Buyers who skip a full warranty audit often face costly remediation claims in year one. Quantify every active obligation before close and reserve working capital accordingly.

Losing the Estimator or Lead Technician in the First 60 Days

If the prior owner personally handled estimates and the best crew lead departs, revenue can drop sharply. Retention bonuses and clear role elevation prevent this outcome.

Neglecting Customer Communication During Ownership Transition

Waterproofing clients rely on trust and long-term warranties. Silence during transition signals instability. Proactive outreach from the new owner preserves relationships and reduces churn.

Deferring Equipment Maintenance After Acquisition

Aging injection rigs, trucks, or sump pump inventory flagged during due diligence won't fix themselves. Delaying capital expenditure disrupts job scheduling and damages field crew morale.

Frequently Asked Questions

How do I handle warranty claims that existed before I purchased the waterproofing business?

Review the asset purchase agreement for warranty indemnification clauses. Escrow holdbacks or seller indemnification provisions should cover pre-close claims. Maintain a live warranty ledger and reserve 3–5% of annual revenue for warranty costs.

What's the biggest operational risk in the first 90 days after acquiring a waterproofing company?

Key person dependency. If the former owner handled estimating and customer relationships, losing that knowledge before it's documented or transferred can stall revenue. Require a 6–12 month transition period in the purchase agreement.

How do I build recurring revenue in a waterproofing business that previously only did one-time projects?
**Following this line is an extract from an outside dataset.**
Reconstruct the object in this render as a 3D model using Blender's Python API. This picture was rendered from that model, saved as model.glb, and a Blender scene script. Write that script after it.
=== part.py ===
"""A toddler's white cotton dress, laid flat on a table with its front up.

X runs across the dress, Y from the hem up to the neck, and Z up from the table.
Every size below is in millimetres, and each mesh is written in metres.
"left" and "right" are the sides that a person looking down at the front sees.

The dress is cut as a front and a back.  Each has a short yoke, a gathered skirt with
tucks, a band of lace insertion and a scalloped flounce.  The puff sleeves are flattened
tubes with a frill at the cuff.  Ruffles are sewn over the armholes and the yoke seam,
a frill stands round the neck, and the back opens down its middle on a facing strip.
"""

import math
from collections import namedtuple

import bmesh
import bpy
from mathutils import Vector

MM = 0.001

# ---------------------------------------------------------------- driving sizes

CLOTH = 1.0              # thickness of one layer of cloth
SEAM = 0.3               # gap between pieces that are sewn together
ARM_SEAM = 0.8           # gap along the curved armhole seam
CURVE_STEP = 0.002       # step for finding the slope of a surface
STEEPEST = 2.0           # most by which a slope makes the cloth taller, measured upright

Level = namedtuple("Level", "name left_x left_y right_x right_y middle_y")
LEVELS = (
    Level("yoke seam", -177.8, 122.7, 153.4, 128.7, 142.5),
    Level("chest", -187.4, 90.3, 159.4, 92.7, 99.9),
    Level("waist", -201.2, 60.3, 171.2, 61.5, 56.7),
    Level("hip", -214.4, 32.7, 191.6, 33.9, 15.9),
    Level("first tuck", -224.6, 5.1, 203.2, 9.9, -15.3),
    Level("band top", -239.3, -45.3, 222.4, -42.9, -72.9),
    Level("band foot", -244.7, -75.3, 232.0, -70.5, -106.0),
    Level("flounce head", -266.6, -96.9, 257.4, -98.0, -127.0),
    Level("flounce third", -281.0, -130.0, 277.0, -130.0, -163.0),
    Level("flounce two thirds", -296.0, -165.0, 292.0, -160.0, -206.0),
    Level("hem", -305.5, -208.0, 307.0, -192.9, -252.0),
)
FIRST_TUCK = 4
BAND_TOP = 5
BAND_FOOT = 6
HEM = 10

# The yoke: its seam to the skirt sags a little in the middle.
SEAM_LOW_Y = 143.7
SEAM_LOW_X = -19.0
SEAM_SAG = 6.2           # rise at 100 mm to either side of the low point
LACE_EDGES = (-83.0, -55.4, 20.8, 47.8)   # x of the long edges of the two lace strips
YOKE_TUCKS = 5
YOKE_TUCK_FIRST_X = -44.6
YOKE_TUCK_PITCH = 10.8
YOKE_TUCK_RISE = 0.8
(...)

Convert completed jobs into annual maintenance agreements covering sump pump service, drainage inspections, and priority warranty response. Even 15–20% of customers converting creates meaningful recurring income.

Should I rebrand the waterproofing company after acquisition or keep the existing name?

Preserve the existing brand for at least 12–18 months. Local reputation, Google reviews, and customer trust are tied to the name. Rebrand only after stabilizing operations and if integrating into a larger platform brand.